When I was playing around with the formula for $\sin(\theta)$, I found out that $\ln(2i\sin(\theta)) = \ln(e^{2i\theta}-1) - i\theta$. Using common sense, I could derive that this would equal a little under $i\theta$. But I would like to know the exact value, so I was wondering if there was any way to compare $\ln(x)$ to $\ln(x - 1)$. I have tried asking Wolfram Alpha and Microsoft Math Solver, but their output did not help.
Raw Wolfram Alpha input:
ln(e^(2iθ)-1)-iθ
Raw Microsoft Maths Solver input (translated into raw input very weirdly):
\log_{ e }({ { e }^{ 2i \theta } -1 }) -i \theta
(They're both the same equation.)
I found out you can use a Taylor series.

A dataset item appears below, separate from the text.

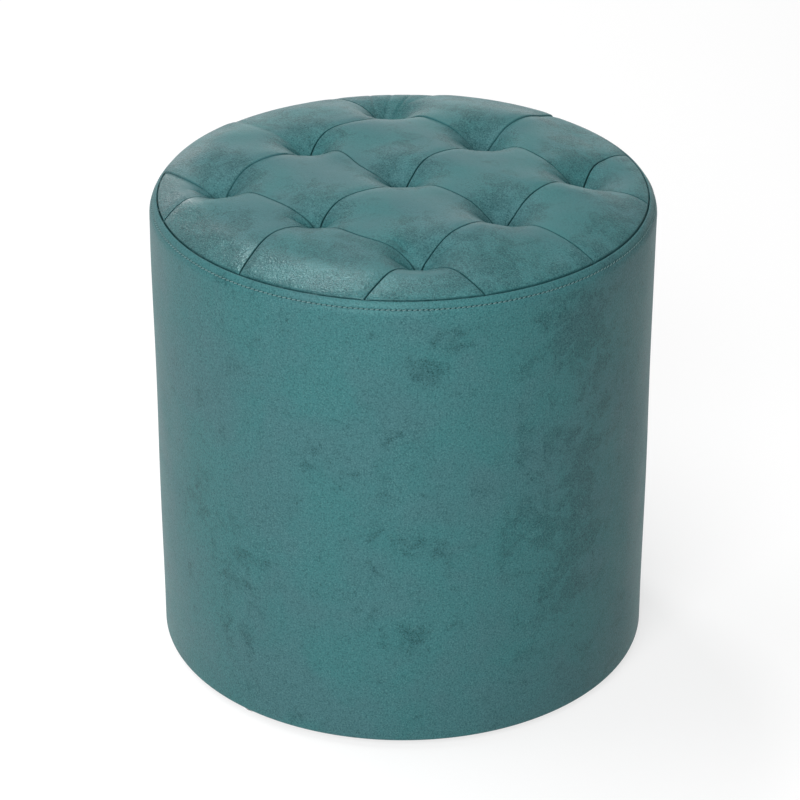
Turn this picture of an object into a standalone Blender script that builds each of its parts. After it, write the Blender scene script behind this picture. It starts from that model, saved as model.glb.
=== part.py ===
"""Round tufted pouf: a hardboard drum on four posts, padded, covered in faux leather.

Metres, +Z up. The origin is the centre of the footprint on the floor. X and Y run along
the rows of tufts, and the side band is closed by one upright seam at the back, on +Y.
"""
import math

import bmesh
import bpy
from mathutils import Vector

# Cover
COVER_RADIUS = 0.200
LEATHER = 0.0012
HEM_WIDTH = 0.030
BOTTOM_EDGE_RADIUS = 0.005
SEAM_GAP = 0.0003
FIT_GAP = 0.0003

# Padding
SIDE_FOAM = 0.005
PAD_THICKNESS = 0.050
CROWN_RISE = 0.0175
CROWN_POWER = 6

# Tufts: a smooth dip round each one, and a narrow funnel where the cord pulls
TUFT_SPACING_SHARE = 0.5
TUFT_SPACING = COVER_RADIUS * TUFT_SPACING_SHARE
TUFT_ROWS = 3
DIP_DEPTH = 0.0153
DIP_WIDTH = 0.0218
FUNNEL_DEPTH = 0.009
FUNNEL_WIDTH = 0.005
SLOPE_STEP = 0.0001

# Tuft cords, their channels and washers
CORD_RADIUS = 0.0012
CORD_TAIL = 0.003
KNOT_RADIUS = 0.0035
CHANNEL_RADIUS = 0.003
WASHER_RADIUS = 0.015
WASHER_THICKNESS = 0.002
WASHER_CHAMFER = 0.0005

# Frame
WALL = 0.003
WALL_JOINT = 0.0005
FOAM_JOINT = 0.0005
BOARD = 0.012
POST_WIDTH = 0.030
POST_LENGTH = 0.325
POST_CHAMFER = 0.002

# Screws, countersunk into the boards and run into the posts' ends
SCREW_RADIUS = 0.002
SCREW_HEAD_RADIUS = 0.004
SCREW_HEAD_HEIGHT = 0.0025
SCREW_LENGTH = 0.035
SCREW_TIP = 0.004

# Underside
DUST_COVER = 0.0006
DUST_COVER_MARGIN = 0.009
GLIDE_HEIGHT = 0.0057
GLIDE_RADIUS = 0.011
GLIDE_INSET = 0.006
GLIDE_FOOT_RADIUS = 0.008
GLIDE_EDGE_HEIGHT = 0.0025
NAIL_RADIUS = 0.0012
NAIL_LENGTH = 0.014
NAIL_TIP = 0.002

# Cutters run past the faces that they open by this much, and turned points this near are one
OVERRUN = 0.002
MERGE_DISTANCE = 0.00001

# Facets
SEGMENTS = 60
SHOULDER_STEPS = 4
EDGE_STEPS = 3
CELL_STEPS = 8
RIM_STEPS = 6
GLIDE_SIDES = 20
WASHER_SIDES = 16
SCREW_SIDES = 10
CORD_SIDES = 8
KNOT_STEPS = 4
CLUSTER_SHARE = 0.05
SMOOTH_ANGLE = math.radians(35)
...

The Taylor series relies on the fact that: $$f(x+h)=\sum_{n=0}^\infty \frac{h^n f'^n(x)}{n!}$$ where $f'^n(x)$ is the $n^\text{th}$ derivative of $f(x)$. To solve this, $x$ will be $x$ and $h$ will be $-1$. The Taylor series now becomes: $$\ln([x+-1]=[x-1])=\sum_{n=0}^\infty \frac{(-1)^n\ln'^n(x)}{n!}$$ Writing out the sum gets: $$\ln(x)-\frac{1}{x}-\frac{1}{2x^2}-\frac{1}{3x^3}-\frac{1}{4x^4}...$$ Noticing the pattern makes the sum: $$\ln(x)-\sum_{n=1}^\infty \frac1{nx^n}$$ Therefore: $$\ln(x-1)=\ln(x)+\sum_{n=1}^\infty -\frac{1}{nx^n}$$ Adapting this to the problem I had: $$\ln(e^{2i\theta}-1)=2i\theta+\sum_{n=1}^\infty -\frac{1}{n \left(e^{2i\theta n}\right)}$$ So that is your answer. If anyone else has a better one, they should feel free to post theirs!